Sunday, May 29th, 2011

Six months.

There is a reason why the sentimental song “God Only Knows” by The Beach Boys  is always playing in the back of this dad and husband’s subconscious. Truthfully, I have to acknowledge that the days of my life are ultimately numbered; as are my wife’s and son’s.  And that’s why I just can’t take one single day for granted.

If I’m being really honest, I might have to admit the song has at least made my eyes water more than once or a few dozen times, but only because of the deep and heavy subject matter that it always makes me think about. And I may or may not be the only person who has the same kinds of thoughts when I hear the song; I don’t know.

It ranked #25 on Rolling Stonelist of the 500 greatest songs of all time. Released in 1966, the song was one of the very first pop songs to reference God in its title, though it was not necessarily a religious song.  No doubt about it: “God Only Knows“ by The Beach Boys has remained one of my favorite songs, ever since I first heard it twenty years ago on the 1991 episode of The Wonder Years, entitled “Heartbreak.”

While its nostalgic mood and melancholy emotion are what have always grabbed me, it wasn’t until a few months ago when my wife and I decided to watch the entire series of HBO’s Big Love (via Netflix) that I began to consider the value of the lyrics.  The show features “God Only Knows” as its theme song, so a few times everyday for a few months, I was exposed to the powerful song.

It’s very possible to love “God Only Knows” without actually understanding the meaning of the lyrics.  Admittedly, the lyrics do seem to be a bit confusing and conflicting. For example, the first line is, “I may not always love you but long as there are stars above you, you never need to doubt it-I’ll make you so sure about it.”  Up until recently, I just assumed the speaker was doubting the future of his relationship with the woman he loved at that point in his life.

But the only conditional phrase in the sentence is “as long as there are stars above you.” The reference is to the love of his life still being alive.  If the stars are above you, you are on Earth.

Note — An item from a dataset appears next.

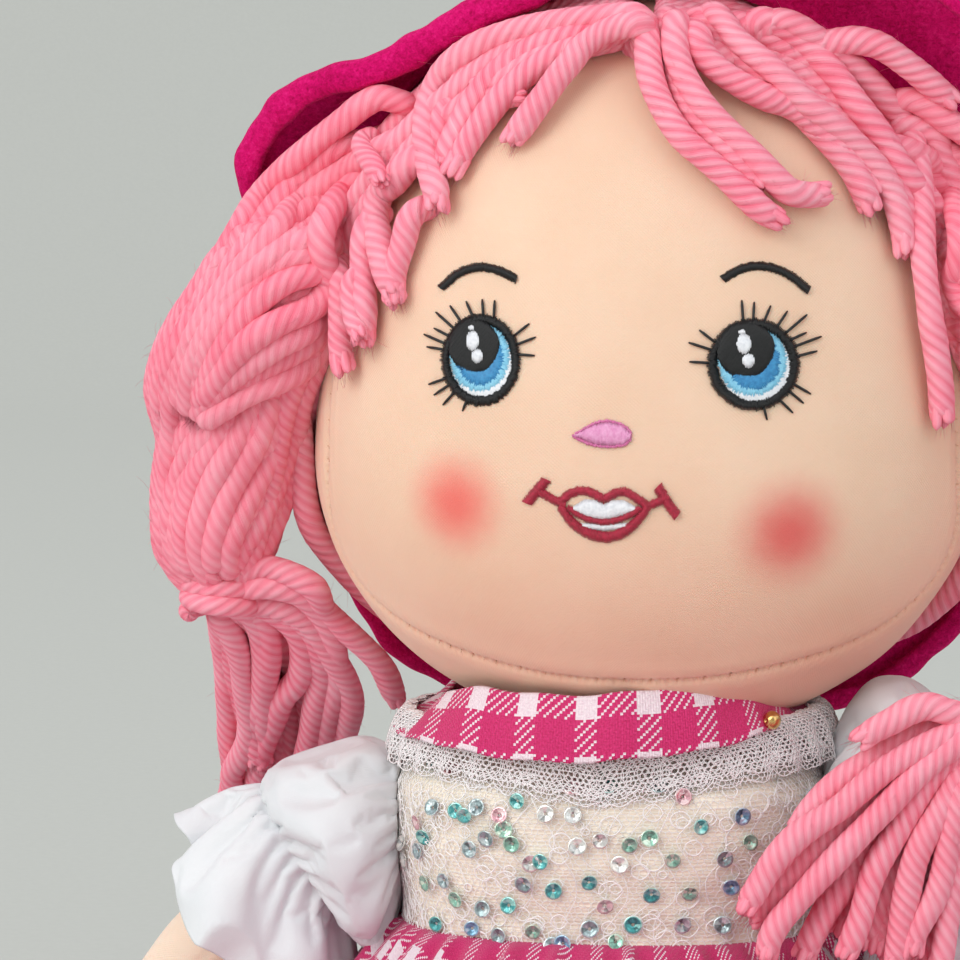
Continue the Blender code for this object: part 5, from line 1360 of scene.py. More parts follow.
def make_torso():
    columns = 160
    turns = np.arange(columns) * 2 * np.pi / columns
    rows = []
    for z in np.linspace(0.0, 0.081, 90):
        side_seam = [0.0005 * math.exp(-((math.sin(t)) ** 2 - 1) ** 2 / 0.002) for t in turns]
        rows.append([torso_point(t, z, -0.0001 - dent) for t, dent in zip(turns, side_seam)])
    mesh = Mesh()
    mesh.grid(rows, u=np.linspace(0, 0.22, columns + 1), v=np.linspace(0, 0.081, len(rows)), closed=True,
              caps=(True, True))
    torso = put(mesh.build("torso_cloth", FINISH["skin"]), "torso", ["torso"])
    mesh = Mesh()
    rows = []
    for share in np.linspace(0, 1, 40):
        bend = share * math.pi / 2
        if share < 0.5:
            tilt = -math.pi / 2 + share * 2 * (math.pi / 2 + 0.48)
            radius, z = 0.0128 * math.cos(tilt), 0.078 + 0.0128 * math.sin(tilt)
        else:
            radius, z = 0.0113 + 0.0001 * math.sin(bend), 0.0842 + (share - 0.5) * 2 * 0.0150
        rows.append([
            (NECK_X + radius * (1 + 0.012 * math.cos(9 * t)) * math.sin(t), -radius * math.cos(t), z)
            for t in turns[::2]
        ])
    mesh.grid(rows, u=np.linspace(0, 0.072, 81), v=np.linspace(0, 0.03, 40), closed=True, caps=(True, True))
    neck = put(mesh.build("neck_cloth", FINISH["skin"]), "neck", ["neck"])


BODICE_LOW, BODICE_HIGH = 0.0415, 0.0772
NECK_LACE_LONG = 0.0130


def sheet_grid(mesh, outer, inner, u, v):
    """A closed cloth from its outer and inner faces."""
    outer, inner = np.asarray(outer), np.asarray(inner)
    v = np.asarray(v)
    mesh.grid(np.concatenate([outer, inner[::-1]]), u=u, v=np.concatenate([v, v[::-1], v[:1]]), closed=True, ring=True)


def surface_tube(mesh, places, radius, sides=4):
    path = smooth_path(places, 0.0005)
    grid, run = tube_grid(path, np.full(len(path), radius), sides)
    mesh.grid(grid, v=run / 0.001, closed=True)


def lace_net(mesh, surface, low, high, turns, cell, radius, seed):
    """A net of six-sided meshes. surface gives a place for metres round the middle and metres of height."""
    chance = np.random.RandomState(seed)
    width = turns[1] - turns[0]
    columns = int(width / cell)
    rows = int((high - low) / (cell * 0.866)) + 1
    nodes = {}

    def knot(i, j, half):
        key = (i, j, half)
        if key not in nodes:
            x = turns[0] + (i + (0.5 if j % 2 else 0.0)) * cell + chance.uniform(-0.2, 0.2) * cell
            z = low + j * cell * 0.866 + (0.29 if half else -0.29) * cell + chance.uniform(-0.16, 0.16) * cell
            nodes[key] = (x, min(high, max(low, z)))
        return nodes[key]

    for j in range(rows):
        for i in range(columns):
            a, b = knot(i, j, False), knot(i, j, True)
            links = [(a, b)]
            if j + 1 < rows:
                left, right = (i, i + 1) if j % 2 else (i - 1, i)
                for other in (left, right):
                    if 0 <= other < columns:
                        links.append((b, knot(other, j + 1, False)))
            for (x0, z0), (x1, z1) in links:
                if abs(x0 - x1) + abs(z0 - z1) < 0.0002:
                    continue
                places = [surface(x0 + (x1 - x0) * s, z0 + (z1 - z0) * s) for s in (0, 0.5, 1)]
                grid, run = tube_grid(np.array(places), np.full(3, radius), 3)
                mesh.grid(grid, v=run / 0.001, closed=True)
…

If the stars are below you, you are in Heaven.

So as long as the two of them are still alive together on Earth, he will always love her. Because despite the grandiose idea that two people can romantically love each other forever and be married eternally, the popular rabbi Jesus taught his followers that “in the resurrection they neither marry nor are given in marriage, but are like angels of God in heaven.” Though it’s difficult for me to grasp and to deal with, I realize I will only romantically love my wife in this life, not the afterlife as well.

So much hangs on that phrase “as long as there are stars above you,” when looked at from an eternal (and Christianized) viewpoint.  I want to be married to my wife forever, not until one or both of us dies.  So when I think about how my romantic love for her is limited to this life and this Earth, it makes me sad.  And the song “God Only Knows” always points that out to me.

There is one other particular line in the song that I thought was peculiar: “If you should ever leave me, though life would still go on believe me, the world could show nothing to me so what good would living do me?”

My interpretation is that the lyricist is saying suicide would not be an option for him if she died before he did, but in essence, life would lose its flavor and he would have to essentially find a new purpose in life.  Because she is his life.

I think about that concept; probably nearly everyday.  Yes, I have been blessed with my ideal wife and one magical son, but for how long?  I don’t sit around and worry myself sick about them, knowing that any of us could encounter an accident or random freak medical condition or unseen poisonous spider bite.  But in the deepest of subconscious ways, there is a part of me that does always worry about something happening to them, or myself.

I just can’t imagine my life without my wife and my son.  Yes, my eyes are watering as I type these words.  So what can I do?  I can make sure through my actions, communication, time, and presence, that they know how much I love them. That they are truly, literally the world to me.  With or without the stars being above us.